Kawakami printed this map on imitation leather, an unusual material in the history of Japanese printmaking. This choice evokes the materiality of early modern European maps, which were commonly made from vellum, a type of processed animal skin. Kawakami also printed a version of this composition on paper (see S2019.3.932)
Kawakami liked to experiment with his materials, and he was known to make and mix his own pigments. The almost neon colors used here are a distinguishing feature of his work (see also S1995.118.4 or S2019.3.929). After printing the black outline, he applied colored inks by hand, a process that echoes the hand-drawn nature of the early modern European maps he references.
Imperialism and the search for new goods drove the European age of sea exploration. Nine land masses are included in Kawakami’s composition, several populated by a pair of people in seemingly native dress.

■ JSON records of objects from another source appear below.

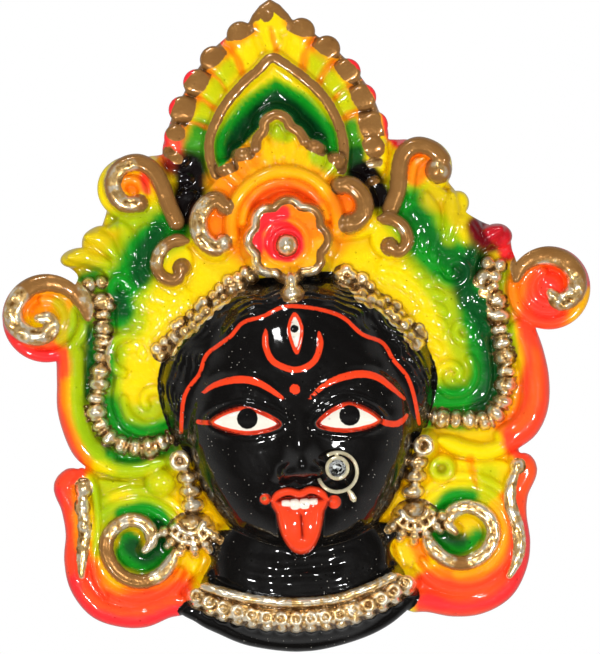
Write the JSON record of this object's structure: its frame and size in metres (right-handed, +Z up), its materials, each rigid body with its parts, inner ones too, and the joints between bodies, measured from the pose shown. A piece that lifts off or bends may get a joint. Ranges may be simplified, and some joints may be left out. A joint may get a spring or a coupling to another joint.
{
  "type": "kali wall plaque",
  "caption": "Cast and hand-painted wall plaque: head of the goddess Kali with tall lobed crown, scroll frame and nose ring, flat back for hanging.",
  "frame": {"origin": "middle of the flat back, on the wall's surface", "axes": "+X to the viewer's right, +Y into the wall, +Z up; the face looks along -Y"},
  "size_m": [0.2929, 0.0697, 0.3251],
  "materials": {
    "painted_plaster": "cast plaster, hand-painted in black, fluorescent colours and bronze, glossy lacquer",
    "brass_wire": "polished wire",
    "clear_stone": "cut and polished"
  },
  "bodies": {
    "root": {"plaque": "painted_plaster", "nose_ring": "brass_wire", "nose_stone": "clear_stone"}
  },
  "joints": []
}
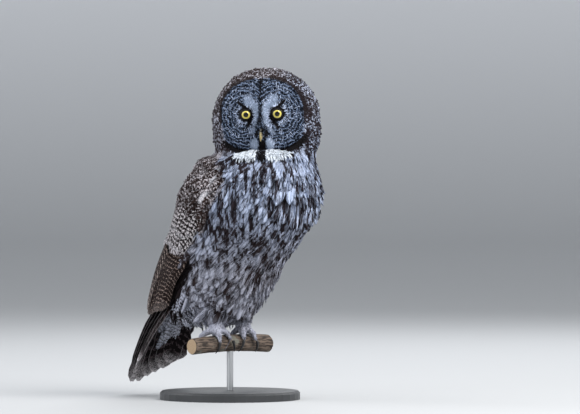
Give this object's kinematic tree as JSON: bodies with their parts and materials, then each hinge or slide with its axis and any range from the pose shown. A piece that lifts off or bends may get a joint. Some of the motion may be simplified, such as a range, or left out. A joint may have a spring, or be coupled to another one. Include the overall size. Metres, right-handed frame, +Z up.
{
  "type": "great grey owl",
  "caption": "Still, life-size great grey owl on a cut branch, held by a round base and a short rod, with its head turned to its right.",
  "frame": {"origin": "centre of the underside of the stand's base", "axes": "+Z up; the bird's body faces -Y and its right side is -X"},
  "size_m": [0.2749, 0.4504, 0.6136],
  "materials": {
    "feather_head": "matte",
    "feather_neck": "matte",
    "feather_breast": "matte",
    "feather_wing": "matte",
    "feather_tail": "matte",
    "feather_leg": "matte",
    "eye": "gloss",
    "bill": "satin",
    "claw": "satin",
    "bark": "matte",
    "base_paint": "satin",
    "rod_steel": "satin"
  },
  "bodies": {
    "root": {"head": "feather_head", "neck": "feather_neck", "torso": "feather_breast", "wing_left": "feather_wing", "wing_right": "feather_wing", "tail": "feather_tail", "leg_left": "feather_leg", "leg_right": "feather_leg", "foot_left": "feather_leg", "foot_right": "feather_leg", "claw_left_1": "claw", "claw_left_2": "claw", "claw_left_3": "claw", "claw_left_4": "claw", "claw_right_1": "claw", "claw_right_2": "claw", "claw_right_3": "claw", "claw_right_4": "claw", "eye_left": "eye", "eye_right": "eye", "bill_upper": "bill", "bill_lower": "bill", "perch": "bark", "stand_base": "base_paint", "stand_rod": "rod_steel"}
  },
  "joints": []
}
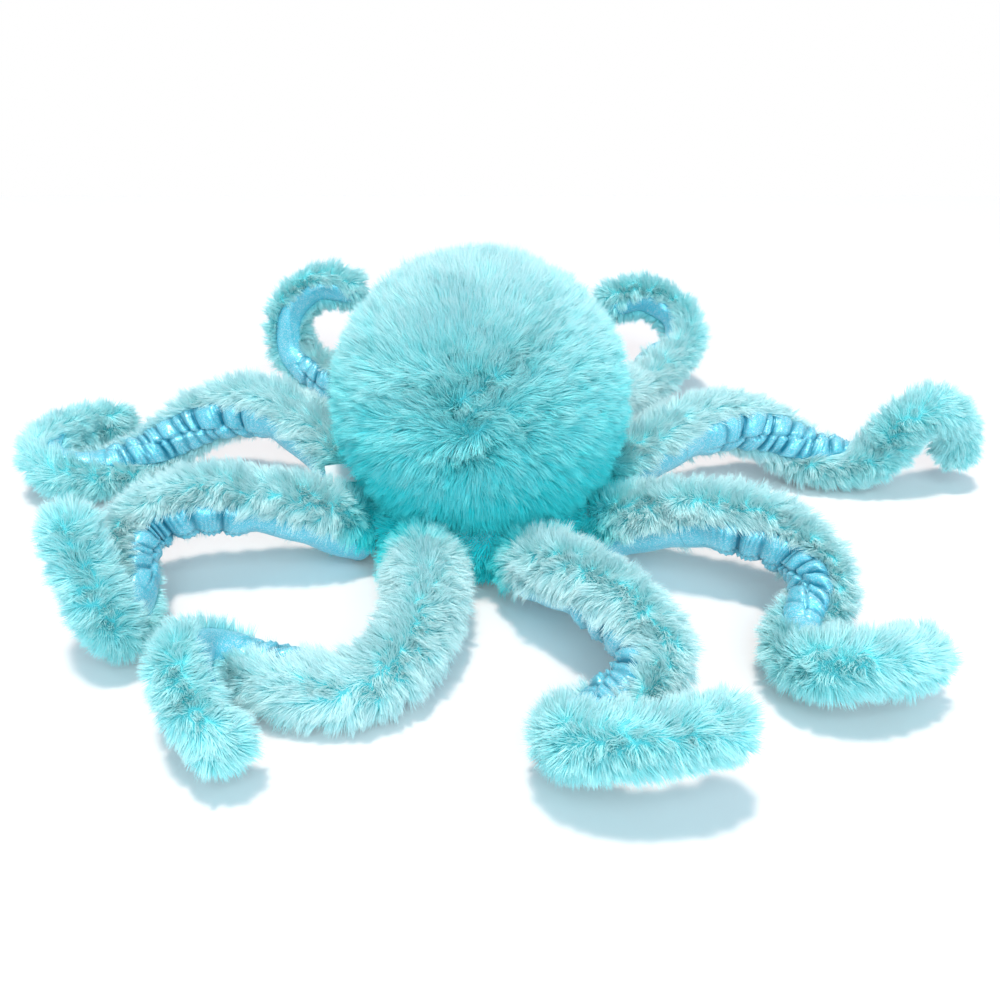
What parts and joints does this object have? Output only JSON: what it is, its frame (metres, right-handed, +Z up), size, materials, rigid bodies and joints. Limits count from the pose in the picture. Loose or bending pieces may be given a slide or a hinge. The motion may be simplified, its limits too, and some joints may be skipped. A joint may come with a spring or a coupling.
{
  "type": "plush octopus",
  "caption": "Shaggy plush octopus with a round body and long curling arms of pile and shimmering satin, each drawn up by an elastic.",
  "frame": {"origin": "on the floor, at the middle of the flat round that the body rests on", "axes": "+Z up; -Y towards the viewer's side of the picture; +X to the viewer's right"},
  "size_m": [0.7604, 0.6439, 0.217],
  "materials": {
    "fur": "long aqua pile, matt, with deeper teal at its roots",
    "satin": "light blue satin with a fine iridescent shimmer",
    "stuffing": "white polyester fibre",
    "elastic": "woven white elastic",
    "label": "plain woven tape"
  },
  "bodies": {
    "body": {"body_cover": "fur", "base_panel": "fur", "body_stuffing": "stuffing", "label": "label"},
    "front_right_arm_root": {"front_right_arm_root_fur": "fur", "front_right_arm_root_satin": "satin", "front_right_arm_root_stuffing": "stuffing", "front_right_arm_elastic": "elastic"},
    "front_right_arm_tip": {"front_right_arm_tip_fur": "fur", "front_right_arm_tip_satin": "satin", "front_right_arm_tip_stuffing": "stuffing"},
    "right_front_arm_root": {"right_front_arm_root_fur": "fur", "right_front_arm_root_satin": "satin", "right_front_arm_root_stuffing": "stuffing", "right_front_arm_elastic": "elastic"},
    "right_front_arm_tip": {"right_front_arm_tip_fur": "fur", "right_front_arm_tip_satin": "satin", "right_front_arm_tip_stuffing": "stuffing"},
    "right_rear_arm_root": {"right_rear_arm_root_fur": "fur", "right_rear_arm_root_satin": "satin", "right_rear_arm_root_stuffing": "stuffing", "right_rear_arm_elastic": "elastic"},
    "right_rear_arm_tip": {"right_rear_arm_tip_fur": "fur", "right_rear_arm_tip_satin": "satin", "right_rear_arm_tip_stuffing": "stuffing"},
    "rear_right_arm_root": {"rear_right_arm_root_fur": "fur", "rear_right_arm_root_satin": "satin", "rear_right_arm_root_stuffing": "stuffing", "rear_right_arm_elastic": "elastic"},
    "rear_right_arm_tip": {"rear_right_arm_tip_fur": "fur", "rear_right_arm_tip_satin": "satin", "rear_right_arm_tip_stuffing": "stuffing"},
    "rear_left_arm_root": {"rear_left_arm_root_fur": "fur", "rear_left_arm_root_satin": "satin", "rear_left_arm_root_stuffing": "stuffing", "rear_left_arm_elastic": "elastic"},
    "rear_left_arm_tip": {"rear_left_arm_tip_fur": "fur", "rear_left_arm_tip_satin": "satin", "rear_left_arm_tip_stuffing": "stuffing"},
    "left_rear_arm_root": {"left_rear_arm_root_fur": "fur", "left_rear_arm_root_satin": "satin", "left_rear_arm_root_stuffing": "stuffing", "left_rear_arm_elastic": "elastic"},
    "left_rear_arm_tip": {"left_rear_arm_tip_fur": "fur", "left_rear_arm_tip_satin": "satin", "left_rear_arm_tip_stuffing": "stuffing"},
    "left_front_arm_root": {"left_front_arm_root_fur": "fur", "left_front_arm_root_satin": "satin", "left_front_arm_root_stuffing": "stuffing", "left_front_arm_elastic": "elastic"},
    "left_front_arm_tip": {"left_front_arm_tip_fur": "fur", "left_front_arm_tip_satin": "satin", "left_front_arm_tip_stuffing": "stuffing"},
    "front_left_arm_root": {"front_left_arm_root_fur": "fur", "front_left_arm_root_satin": "satin", "front_left_arm_root_stuffing": "stuffing", "front_left_arm_elastic": "elastic"},
    "front_left_arm_tip": {"front_left_arm_tip_fur": "fur", "front_left_arm_tip_satin": "satin", "front_left_arm_tip_stuffing": "stuffing"}
  },
  "joints": [
    {"name": "front_right_arm_shoulder", "type": "hinge", "parent": "body", "child": "front_right_arm_root", "pos_m": [0.03827, -0.09239, 0.029], "axis": [-0.9239, -0.3827, 0], "range_deg": [-20, 20], "stiffness_Nm_per_rad": 0.5},
    {"name": "front_right_arm_elbow", "type": "hinge", "parent": "front_right_arm_root", "child": "front_right_arm_tip", "pos_m": [0.09222, -0.23778, 0.03068], "axis": [0.3738, -0.5715, 0.7305], "range_deg": [-20, 20], "stiffness_Nm_per_rad": 0.3},
    {"name": "right_front_arm_shoulder", "type": "hinge", "parent": "body", "child": "right_front_arm_root", "pos_m": [0.09239, -0.03827, 0.029], "axis": [-0.3827, -0.9239, 0], "range_deg": [-20, 20], "stiffness_Nm_per_rad": 0.5},
    {"name": "right_front_arm_elbow", "type": "hinge", "parent": "right_front_arm_root", "child": "right_front_arm_tip", "pos_m": [0.21994, -0.14334, 0.03319], "axis": [0.6795, -0.4471, 0.5817], "range_deg": [-20, 20], "stiffness_Nm_per_rad": 0.3},
    {"name": "right_rear_arm_shoulder", "type": "hinge", "parent": "body", "child": "right_rear_arm_root", "pos_m": [0.09239, 0.03827, 0.029], "axis": [0.3827, -0.9239, 0], "range_deg": [-20, 15], "stiffness_Nm_per_rad": 0.5},
    {"name": "right_rear_arm_elbow", "type": "hinge", "parent": "right_rear_arm_root", "child": "right_rear_arm_tip", "pos_m": [0.25082, 0.08498, 0.02985], "axis": [0.4006, 0.7647, 0.5047], "range_deg": [-20, 20], "stiffness_Nm_per_rad": 0.3},
    {"name": "rear_right_arm_shoulder", "type": "hinge", "parent": "body", "child": "rear_right_arm_root", "pos_m": [0.03827, 0.09239, 0.029], "axis": [0.9239, -0.3827, 0], "range_deg": [-20, 20], "stiffness_Nm_per_rad": 0.5},
    {"name": "rear_right_arm_elbow", "type": "hinge", "parent": "rear_right_arm_root", "child": "rear_right_arm_tip", "pos_m": [0.13555, 0.21814, 0.0251], "axis": [0.111, -0.0254, -0.9935], "range_deg": [-20, 20], "stiffness_Nm_per_rad": 0.3},
    {"name": "rear_left_arm_shoulder", "type": "hinge", "parent": "body", "child": "rear_left_arm_root", "pos_m": [-0.03827, 0.09239, 0.029], "axis": [0.9239, 0.3827, 0], "range_deg": [-20, 20], "stiffness_Nm_per_rad": 0.5},
    {"name": "rear_left_arm_elbow", "type": "hinge", "parent": "rear_left_arm_root", "child": "rear_left_arm_tip", "pos_m": [-0.11499, 0.23518, 0.02523], "axis": [0.2639, 0.2701, -0.926], "range_deg": [-20, 20], "stiffness_Nm_per_rad": 0.3},
    {"name": "left_rear_arm_shoulder", "type": "hinge", "parent": "body", "child": "left_rear_arm_root", "pos_m": [-0.09239, 0.03827, 0.029], "axis": [0.3827, 0.9239, 0], "range_deg": [-20, 10], "stiffness_Nm_per_rad": 0.5},
    {"name": "left_rear_arm_elbow", "type": "hinge", "parent": "left_rear_arm_root", "child": "left_rear_arm_tip", "pos_m": [-0.26694, 0.07684, 0.02675], "axis": [0.6048, -0.6449, -0.4672], "range_deg": [-20, 20], "stiffness_Nm_per_rad": 0.3},
    {"name": "left_front_arm_shoulder", "type": "hinge", "parent": "body", "child": "left_front_arm_root", "pos_m": [-0.09239, -0.03827, 0.029], "axis": [-0.3827, 0.9239, 0], "range_deg": [-20, 10], "stiffness_Nm_per_rad": 0.5},
    {"name": "left_front_arm_elbow", "type": "hinge", "parent": "left_front_arm_root", "child": "left_front_arm_tip", "pos_m": [-0.23326, -0.10956, 0.03886], "axis": [0.2634, 0.5125, -0.8173], "range_deg": [-20, 20], "stiffness_Nm_per_rad": 0.3},
    {"name": "front_left_arm_shoulder", "type": "hinge", "parent": "body", "child": "front_left_arm_root", "pos_m": [-0.03827, -0.09239, 0.029], "axis": [-0.9239, 0.3827, 0], "range_deg": [-20, 15], "stiffness_Nm_per_rad": 0.5},
    {"name": "front_left_arm_elbow", "type": "hinge", "parent": "front_left_arm_root", "child": "front_left_arm_tip", "pos_m": [-0.09546, -0.22323, 0.02307], "axis": [-0.0245, -0.0908, 0.9956], "range_deg": [-20, 20], "stiffness_Nm_per_rad": 0.3}
  ]
}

One land is São Tomé, an island in the central African country of São Tomé and Príncipe that was colonized by the Portuguese in fifteenth century. The lands to the right are labeled Abobora (the Portuguese word for “pumpkin”) and Raxa (the Portuguese word for “wool”). The use of Portuguese to name, and thereby claim ownership of, these lands is an example of imperialist power and cultural erasure. The primacy given to those names for materials like wool and pumpkins over the native names of places and peoples reveals the human exploitation at the heart of the global trade that funded empires.
Despite these undertones in his map, Kawakami probably did not intend it to be an imperialist critique. However, imperialism was undoubtedly an important force in his life. During the artist’s formative decades, Japan was engaged in an aggressive campaign of imperialist expansion in East Asia and Russia, an era that Kawakami seems to have admired. He made this print around 1950, when Japan was occupied by the American military (1945–52) following its defeat in World War II.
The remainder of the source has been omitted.